Readers Question: Can anyone explain the reasons why the Banking Crisis may have brought about increased unemployment?
A banking crisis implies major banks run short of money (liquidity). In a severe banking crisis (e.g. Great Depression 1929-32), some banks may go out of business. If banks do face liquidity shortages or worse, it will have a major impact on savers, business and consumers. Major banking crisis invariably effect economic growth and can cause unemployment. In the recent banking crisis, banks cut back on lending. This meant firms didn’t have the funds to finance investment.
Impact of banking crisis
1. Decline in funds for investment
If banks are short of liquidity, they will be less willing to lend money to firms and consumers. In particular, banks will be reluctant to lend to business which are taking risky investments. Therefore, firms who wish to borrow money to finance investment may find it very difficult to get a satisfactory loan. As a consequence, the firm will reduce investment and employ fewer workers. If there is a significant fall in investment levels, then this will lead to lower economic growth and higher unemployment. Investment accounts for approx 15-20% of aggregate demand so have a significant impact on economic activity.
For example, after the credit crunch of 2008, many banks in the UK, US and Europe were short of funds (they had lost money lending to subprime mortgages). They needed to improve their balance sheets, therefore loans to business dried up leading to a prolonged period of negative economic growth and rising unemployment. Despite a cut in interest rates to 0.5%, many businesses complained they couldn’t gain access to finance.
2. Negative multiplier effect
Investment tends to be quite cyclical. A fall in investment levels causes lower economic growth, but this lower growth has a knock on effect; with lower demand, firms cut back further on investment levels. With declining investment, some workers are made redundant from less investment, but as there is also lower economic growth, it causes job losses in other sectors like retail – which sees a general decline in demand.

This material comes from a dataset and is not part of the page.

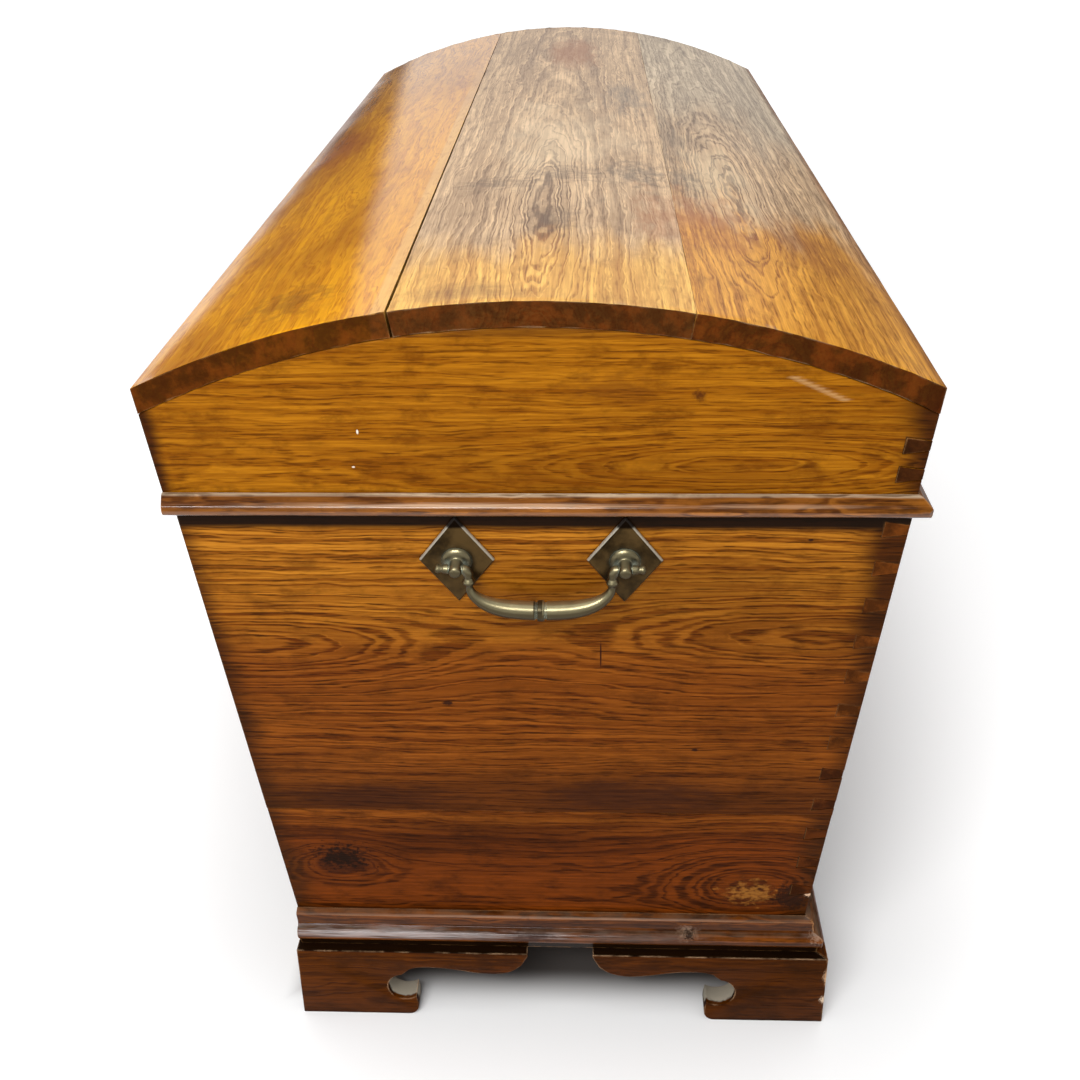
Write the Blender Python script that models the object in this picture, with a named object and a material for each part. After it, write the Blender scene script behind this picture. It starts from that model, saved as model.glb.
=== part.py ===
"""Dome top chest: a tapered oak box with a hinged coved lid, bracket feet and brass bail handles.

The chest stands on Z = 0 with its front towards -Y, its length along X and its back towards +Y.
All sizes are in metres. The outer faces lean: half depth and half length are given at the lid's
top corners and shrink steadily towards the floor.
"""

import math

import bmesh
import bpy
from mathutils import Matrix, Vector

# Overall sizes of the case
LID_LENGTH = 1.340          # end to end, at the lid's top corners
LID_DEPTH = 0.620           # front to back, at the lid's top corners
RIM_HEIGHT = 0.592          # floor to the top edge of the body
LID_SIDE = 0.108            # top edge of the body to the lid's top corners
DOME_RISE = 0.0722          # top corners to the crown of the dome
SIDE_LEAN = 0.100           # how far front and back lean out for each metre of height
END_LEAN = 0.080            # how far the ends lean out for each metre of height
BACK_SETBACK = 0.006        # body's back face behind the line of the lid's back face

# Boards
WALL = 0.020                # thickness of the body boards and the lid's rails and ends
DOME_BOARD = 0.021          # thickness of the coved lid boards
BOTTOM_BOARD = 0.020        # thickness of the bottom boards
FIT = 0.0003                # gap between pieces that touch
LID_GAP = 0.0006            # gap between the closed lid and the body's rim
DOME_STEPS = 12             # facets across each coved board

# Joints between boards
DOME_JOINT_BACK = 0.1075    # back joint of the dome, measured from the middle line
DOME_JOINT_FRONT = 0.1215   # front joint of the dome, measured from the middle line
SHRINKAGE_LEFT = 0.0024     # open back joint at the left end of the dome
SHRINKAGE_RIGHT = 0.0008    # open back joint at the right end of the dome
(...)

Any banking crisis will have an impact on general economic confidence. News about a banking crisis will tend to make people more risk averse. Consumers will prefer to increase savings and reduce spending. If consumers fear savings are not safe in a bank, they will also switch to cash saving and not keep money in a bank.
At the start of the banking crisis in 2008, we see a sharp fall in consumer confidence, which mirrors the decline in real GDP. As consumer confidence falls, they reduce spending, therefore there is less demand for goods. Because firms are producing less, they respond by laying off workers. Firms may go out of business causing significant unemployment.
Impact of banking crisis causing deepest recession since the 1930s.
The unemployment resulting from the banking crisis was primarily demand deficient unemployment. It is unemployment caused by a decline in investment and consumer spending and the overall fall in aggregate demand.
In the UK, there were some job losses from the financial sector, with banks laying off workers to try and reduce costs. However, most of the unemployment was in other sectors, sectors indirectly affected by the banking crisis.
In the UK recession of 2008-13, unemployment rose less than we might have expected. One reason is that we have seen more flexible labour markets – for example, a growth in under-employment – people on zero hour contracts and working part-time. Unemployment has also fallen post-2012 as the economy has recovered.
Banking crisis of 1929-32
In the Great Depression, the US had a major banking crisis. Many medium-sized banks went totally out of business because there was no lender of last resort. In the first 10 months of 1930 alone, 744 US banks went bankrupt and savers lost their savings. There was a banking panic, with people queuing up to withdraw money.
This banking collapse led to a significant fall in the money supply and a decline in normal economic activity leading to the mass unemployment of the 1930s.
Fall in Loans 1929 to 1933
This banking crisis played a major role in the great depression and negative economic growth of that period.
Banking crisis of 2008-09
In the recent banking crisis, governments were much more reluctant to allow banks to fail (with the exception of investment bank Lehman Brothers). This is why we saw major bank bailouts. However, although major banks were ‘saved’ from bankruptcy, they still altered their behaviour and were reluctant to make loans as they needed to recover their losses from previous bad loans. This shortage of finance in the banking sector fed through into the normal business sector.
Banking crisis from falling oil prices
Another cause for concern is the impact of falling oil prices. Because prices have fallen so much, there is a danger that banks will make large losses, leading to lower investment and a repeat of falling demand.